Using the records below, quote only the span that opens with the line containing "Recreate this object" and closes with the line containing "ear_rear = 33; // [31:1:35]", exactly and inclusively.

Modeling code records

__________________________________________________

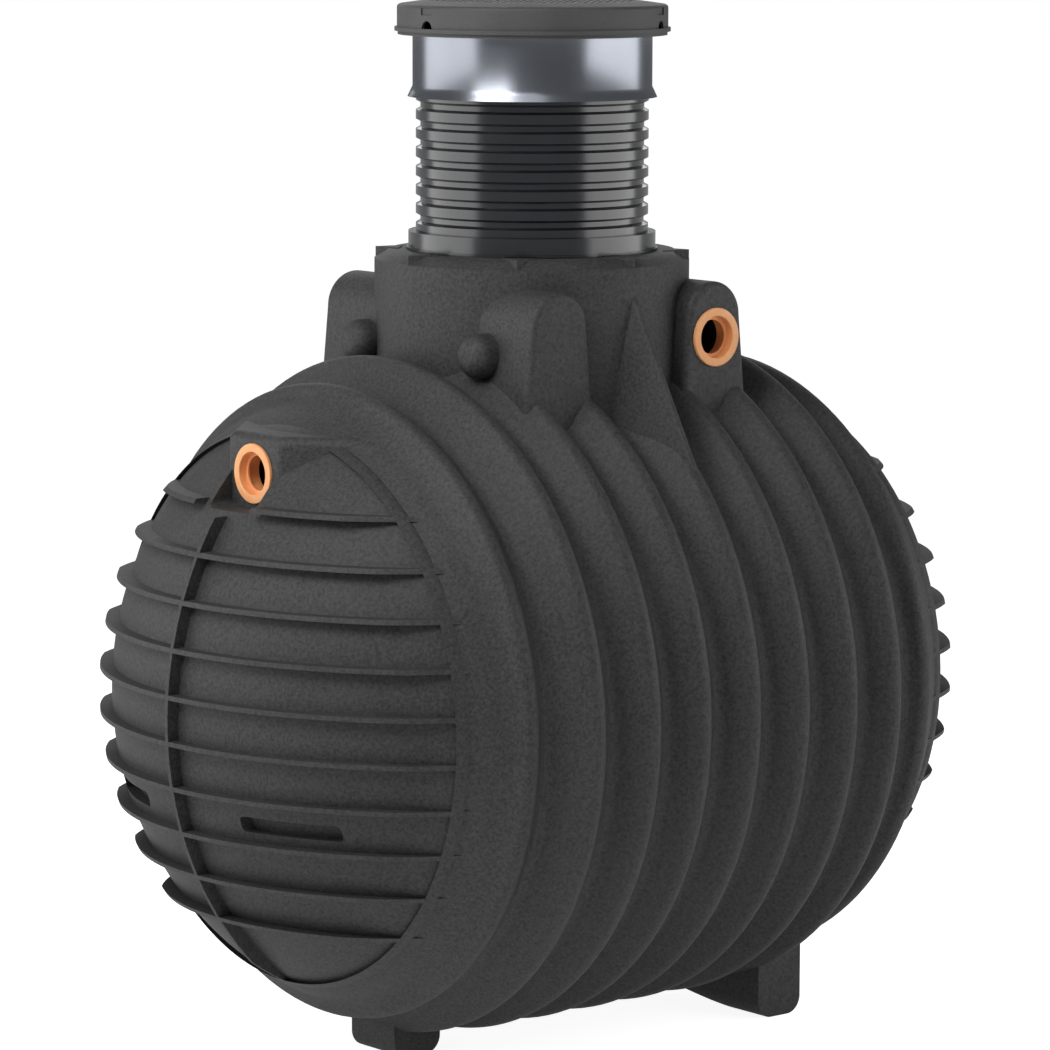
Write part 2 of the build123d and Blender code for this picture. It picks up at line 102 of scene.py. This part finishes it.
# Each lamp's name, its turn to the left of the camera and its lift in degrees, its distance, width
# and height in metres, and its brightness
lamp_panels = (
    ("left_panel", 88, 9, 6.5, 8.5, 3.6, 1.9),
    ("right_panel", -86, 11, 6.5, 8.5, 2.8, 2.1),
    ("top_panel", 25, 62, 5.5, 4.5, 4.0, 1.0),
    ("key_lamp", 40, 40, 7.5, 4.0, 3.0, 6.5),
    ("rear_panel", 175, 30, 7.0, 6.0, 3.0, 1.6),
)


class Wire:
    """A value in a shader that takes part in Python expressions."""

    def __init__(self, recipe, socket):
        self.recipe = recipe
        self.socket = socket

    def math(self, operation, first, second):
        node = self.recipe.node("ShaderNodeMath", {"operation": operation}, {0: first, 1: second})
        return Wire(self.recipe, node.outputs[0])

    def __add__(self, other):
        return self.math("ADD", self, other)

    def __radd__(self, other):
        return self.math("ADD", other, self)

    def __sub__(self, other):
        return self.math("SUBTRACT", self, other)

    def __rsub__(self, other):
        return self.math("SUBTRACT", other, self)

    def __mul__(self, other):
        return self.math("MULTIPLY", self, other)

    def __rmul__(self, other):
        return self.math("MULTIPLY", other, self)


class Nodes:
    """A node tree made by plain calls."""

    def __init__(self, tree):
        self.tree = tree

    def feed(self, socket, value):
        """Join a node's output to a socket, or set the socket to a colour or number."""
        if isinstance(value, Wire):
            value = value.socket
        if isinstance(value, bpy.types.NodeSocket):
            self.tree.links.new(value, socket)
        elif socket.type == "RGBA":
            socket.default_value = (*value, 1.0)
        else:
            socket.default_value = value

    def node(self, kind, settings=None, inputs=None):
        """Node of a type, with its settings made first and its sockets fed after them."""
        made = self.tree.nodes.new(kind)
        for name, value in (settings or {}).items():
            if name == "stops":
                low, high = made.color_ramp.elements
                low.position, high.position = value
            else:
                setattr(made, name, value)
        for name, value in (inputs or {}).items():
            self.feed(made.inputs[name], value)
        return made


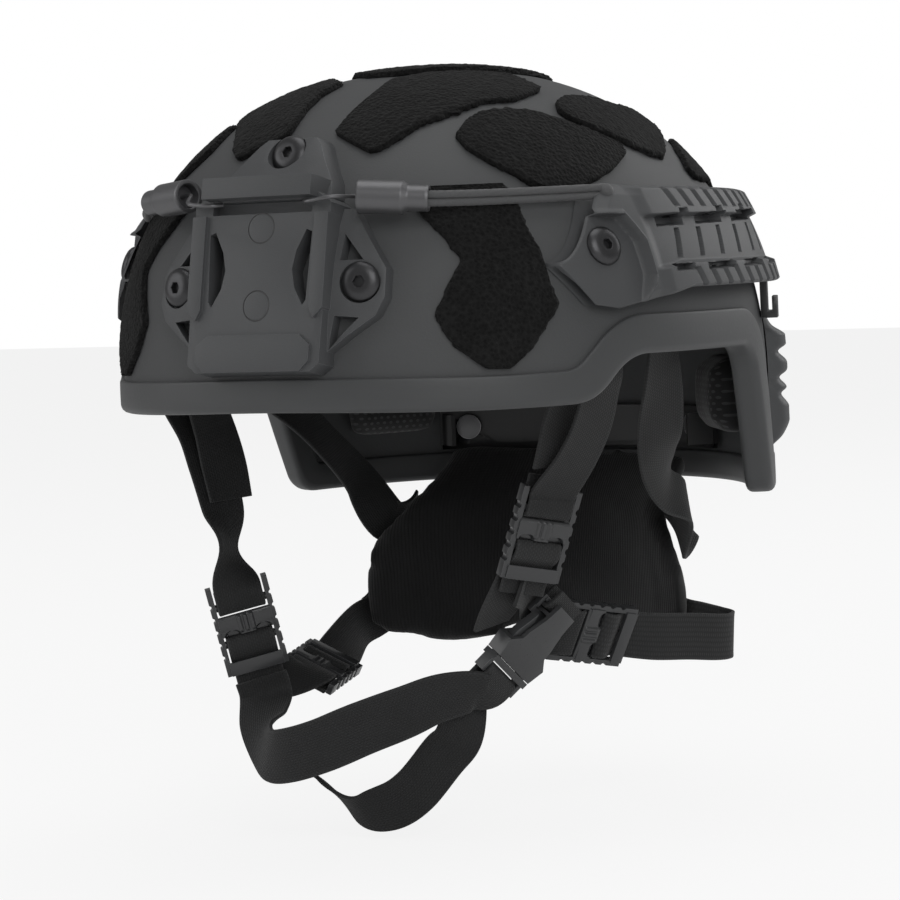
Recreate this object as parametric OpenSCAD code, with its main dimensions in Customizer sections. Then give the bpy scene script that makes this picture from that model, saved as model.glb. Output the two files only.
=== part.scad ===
// Combat helmet: composite shell with loop panels, front mounting shroud, side rails,
// elastic lanyards, liner pads, webbing harness, nape pad and side-release chin strap.
// Millimetres, +Z up. The helmet faces -Y and the wearer's left side is +X.
// The origin is the centre of the head opening, level with the front rim.

/* [Shell] */
// Outside length over the loop panels
helmet_l = 283; // [276:1:290]
// Outside width over the loop panels
helmet_w = 253; // [247:1:259]
// Height of the crown above the front rim
crown_h = 133; // [129:1:137]
// Thickness of the composite shell wall
shell_wall = 8; // [7:0.5:9]
// How far the rear rim lies below the front rim
rear_drop = 50; // [47:1:53]
// How far the rim sinks from the front to the ear cut
rim_dip = 2; // [1:0.5:3]
// How far the ear cut rises above the front rim
ear_rise = 15; // [12:1:17]
// Front end of the ear cut, in front of the helmet's middle
ear_front = 78; // [75:1:81]
// Rear end of the ear cut, behind the helmet's middle
ear_rear = 33; // [31:1:35]

/* [Edge trim] */
// Thickness of the trim beside the shell wall
trim_t = 1.8; // [1.4:0.1:2.2]
// Thickness of the trim below the shell's edge
trim_sole = 3; // [2.5:0.1:3.5]
// Height of the trim's outer band over the ear and the back
trim_band = 15.5; // [14:0.5:17]
// Height of the trim's outer band at the front
trim_band_front = 13; // [12:0.5:14]

/* [Loop panels] */
// Thickness of the loop panels with their pile
panel_t = 2.4; // [1.8:0.1:2.8]

/* [Shroud] */
// Lean of the front plate from upright
shroud_lean = 12.4; // [11:0.1:14]
// Width of the shroud's inner plate between its raised bars
shroud_w = 49; // [46:1:52]
// Width over the side wings
shroud_span = 101; // [97:1:105]
// Height of the side screws above the rim
side_screw_z = 48; // [46:0.5:50]
// Distance of the side screws from the middle
side_screw_x = 40; // [39:0.5:42]
// Height of the top screw above the rim
top_screw_z = 95; // [94:0.5:97]
// Plate thickness
shroud_t = 4; // [3.5:0.1:4.5]

/* [Rails] */
// Thickness of the side rails over the shell
rail_t = 10; // [8.5:0.5:11]
// Height of the rail's upper edge above the rim
rail_top = 79; // [77:0.5:81]
// Height of the rail's lower edge above the rim
rail_low = 37; // [36:0.5:39]
// Rear end of the rail behind the middle
rail_rear = 78; // [74:1:82]
// Number of ribs in each ribbed band
rail_ribs = 9; // [7:1:10]

/* [Fasteners] */
// Diameter of the screw heads
head_d = 15.5; // [14:0.5:17]
// Thread diameter
screw_d = 5; // [4:0.5:6]
// Clearance radius between a screw and its hole
fit_gap = 0.05; // [0.02:0.01:0.08]

/* [Lanyards] */
// Diameter of the ferrule
ferrule_d = 13; // [11:0.5:14]
// Diameter of one elastic strand
bungee_d = 3; // [2:0.1:3.4]
// Thickness of the hook wire
hook_d = 1.6; // [1.2:0.1:2]
// How far the hook can be pulled forward
lanyard_travel = 9; // [7:1:10]

/* [Webbing] */
// Width of the harness webbing
web_w = 20; // [18:0.5:22]
// Thickness of the webbing
web_t = 1.6; // [1.2:0.1:2]
// Width of the chin webbing
chin_w = 22; // [20:0.5:25]

/* [Adjusters] */
// Length of a ladder-lock adjuster
lock_l = 38; // [36:0.5:40]
// Thickness of its side rails
lock_t = 4.4; // [3.8:0.1:5]
// Radius of its round bars
bar_r = 1.6; // [1.3:0.1:1.8]
// Largest tilt of an adjuster
lock_tilt = 35; // [20:1:40]

/* [Buckle] */
// Width of the buckle body
buckle_w = 30; // [27:0.5:32]
// Thickness of the buckle body
buckle_t = 8; // [7.5:0.5:9]
// Pull-out travel of the plug
buckle_travel = 24; // [20:1:26]

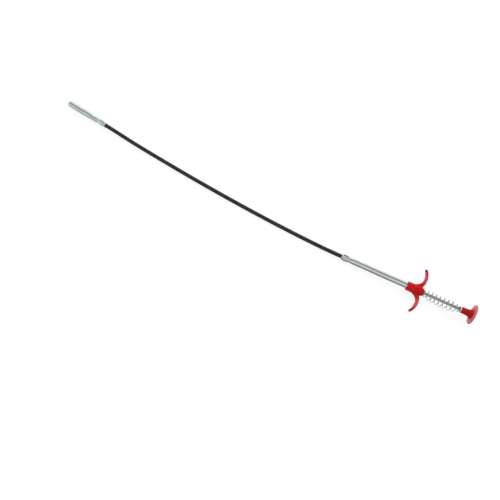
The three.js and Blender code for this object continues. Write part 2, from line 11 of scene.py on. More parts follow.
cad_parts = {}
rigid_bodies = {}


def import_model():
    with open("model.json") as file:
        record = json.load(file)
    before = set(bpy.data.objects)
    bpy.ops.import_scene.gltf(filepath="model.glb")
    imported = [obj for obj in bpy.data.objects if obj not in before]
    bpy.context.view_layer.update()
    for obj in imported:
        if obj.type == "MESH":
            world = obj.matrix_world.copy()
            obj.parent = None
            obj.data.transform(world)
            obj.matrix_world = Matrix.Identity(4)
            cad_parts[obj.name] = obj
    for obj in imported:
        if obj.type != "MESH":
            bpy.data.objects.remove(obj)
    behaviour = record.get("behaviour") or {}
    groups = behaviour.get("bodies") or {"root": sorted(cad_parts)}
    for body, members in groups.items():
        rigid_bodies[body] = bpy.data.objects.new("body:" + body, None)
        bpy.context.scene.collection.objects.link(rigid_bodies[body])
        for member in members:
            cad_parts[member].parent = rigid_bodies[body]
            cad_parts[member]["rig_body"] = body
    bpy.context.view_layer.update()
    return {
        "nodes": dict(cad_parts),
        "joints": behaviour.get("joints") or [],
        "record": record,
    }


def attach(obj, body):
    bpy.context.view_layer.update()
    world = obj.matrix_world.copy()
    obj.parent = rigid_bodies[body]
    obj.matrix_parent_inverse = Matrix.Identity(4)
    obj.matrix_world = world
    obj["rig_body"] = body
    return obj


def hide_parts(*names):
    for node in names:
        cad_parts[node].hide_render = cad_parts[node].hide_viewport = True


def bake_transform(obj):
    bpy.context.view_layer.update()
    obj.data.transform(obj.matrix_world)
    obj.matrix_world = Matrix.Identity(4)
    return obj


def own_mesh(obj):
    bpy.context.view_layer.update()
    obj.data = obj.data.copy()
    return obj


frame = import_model()
scene = bpy.context.scene
mm = 0.001
joints = {joint["name"]: joint for joint in frame["joints"]}
couplings = {c["joint"]: c for c in frame["record"]["behaviour"]["couplings"]}

print("frame loaded:", len(frame["nodes"]), "nodes")


# Places, read from the frame

def unit(vector):
    # the vector over its length
    return np.array(vector, float) / np.linalg.norm(vector)


def meshPoints(mesh):
    # a mesh's vertices in millimetres
    points = np.empty(len(mesh.vertices) * 3, np.float32)
    mesh.vertices.foreach_get("co", points)
    return points.reshape(-1, 3).astype(float) / mm


def nodePoints(name):
    return meshPoints(frame["nodes"][name].data)


def endCentre(name, direction):
    # middle of the ring of a node's vertices that lies furthest along a direction, within a small slack
    slack = 0.02
    points = nodePoints(name)
    reach = points @ direction
    ring = points[reach > reach.max() - slack]
    return (ring.min(0) + ring.max(0)) / 2


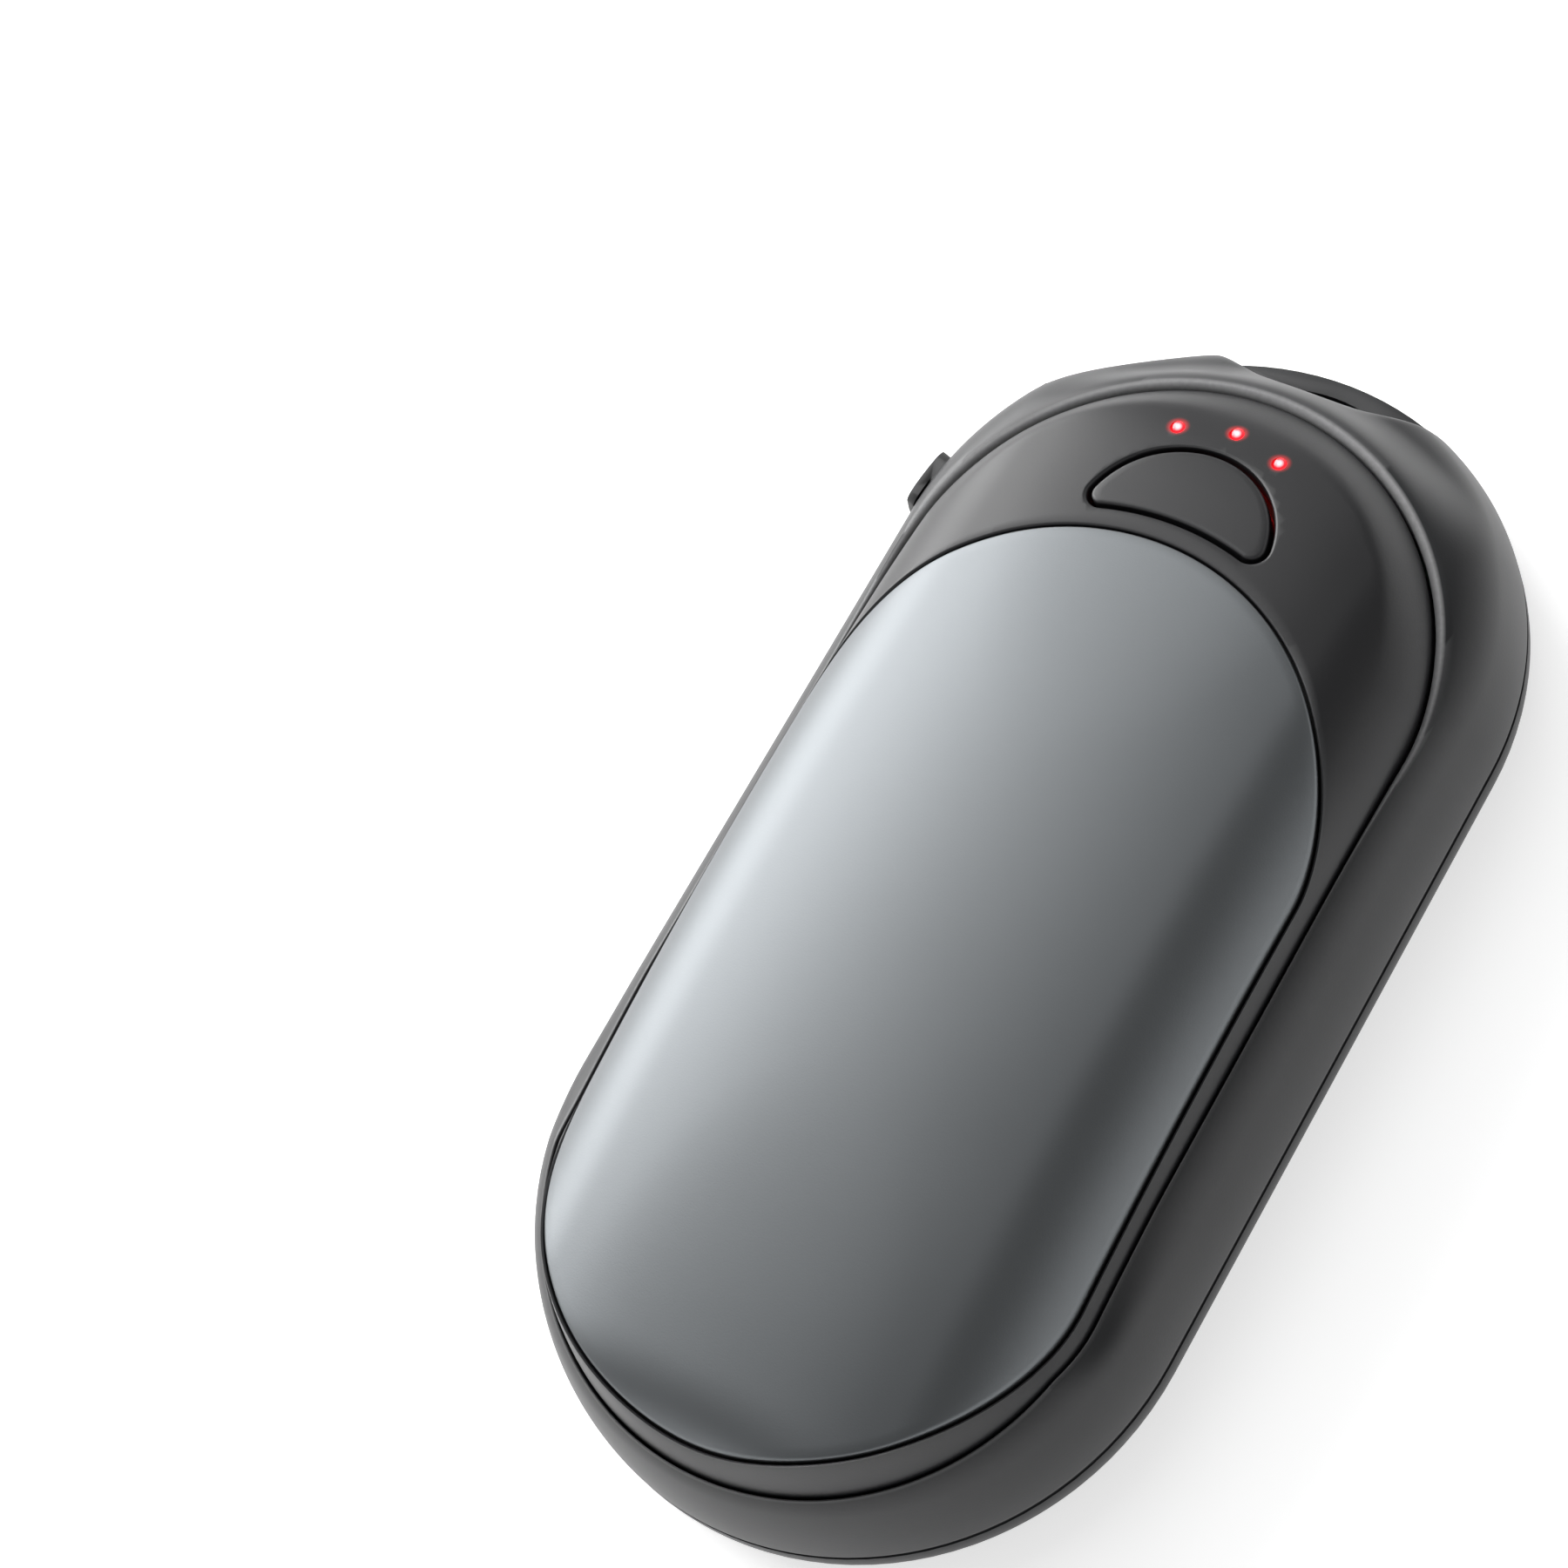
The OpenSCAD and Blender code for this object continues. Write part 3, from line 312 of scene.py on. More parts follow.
@dataclass(frozen=True)
class BodyShape:
    """Surfaces that the outer pieces share."""

    height: float = 23.0
    seam_z: float = 4.5
    body: Stadium = Stadium(26.0, 26.0, 0.0)
    rim: Stadium = Stadium(22.3, 24.1, -3.3)
    panel: Stadium = Stadium(21.6, 16.4, -10.6)
    crown_r: float = 70.0
    shoulder_start: float = 15.16
    shoulder_r: float = 10.2
    shoulder_x: float = 12.95
    shoulder_z: float = 11.381
    sweep_r: float = 240.0
    end_blend: float = 1.4
    ends: tuple[EndSlope, EndSlope] = (
        EndSlope(1, 28.62, -4.80, 26.0, 32.1),
        EndSlope(-1, -41.965, 10.28, 9.0, -43.6),
    )
    side_r: float = 22.0
    side_turn: float = math.radians(18.03)
    lip_r: float = 6.0
    lip_turn: float = math.radians(70)
    scoop_r: float = 21.18
    scoop_y: float = 68.38
    scoop_start: float = 26.0
    scoop_half: float = 18.0
    scoop_fade: float = 2.5
    widen_start: float = 8.0
    widen_run: float = 24.0
    rim_groove: float = 0.45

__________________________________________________

== ANSWER BELOW ==
Recreate this object as parametric OpenSCAD code, with its main dimensions in Customizer sections. Then give the bpy scene script that makes this picture from that model, saved as model.glb. Output the two files only.
=== part.scad ===
// Combat helmet: composite shell with loop panels, front mounting shroud, side rails,
// elastic lanyards, liner pads, webbing harness, nape pad and side-release chin strap.
// Millimetres, +Z up. The helmet faces -Y and the wearer's left side is +X.
// The origin is the centre of the head opening, level with the front rim.

/* [Shell] */
// Outside length over the loop panels
helmet_l = 283; // [276:1:290]
// Outside width over the loop panels
helmet_w = 253; // [247:1:259]
// Height of the crown above the front rim
crown_h = 133; // [129:1:137]
// Thickness of the composite shell wall
shell_wall = 8; // [7:0.5:9]
// How far the rear rim lies below the front rim
rear_drop = 50; // [47:1:53]
// How far the rim sinks from the front to the ear cut
rim_dip = 2; // [1:0.5:3]
// How far the ear cut rises above the front rim
ear_rise = 15; // [12:1:17]
// Front end of the ear cut, in front of the helmet's middle
ear_front = 78; // [75:1:81]
// Rear end of the ear cut, behind the helmet's middle
ear_rear = 33; // [31:1:35]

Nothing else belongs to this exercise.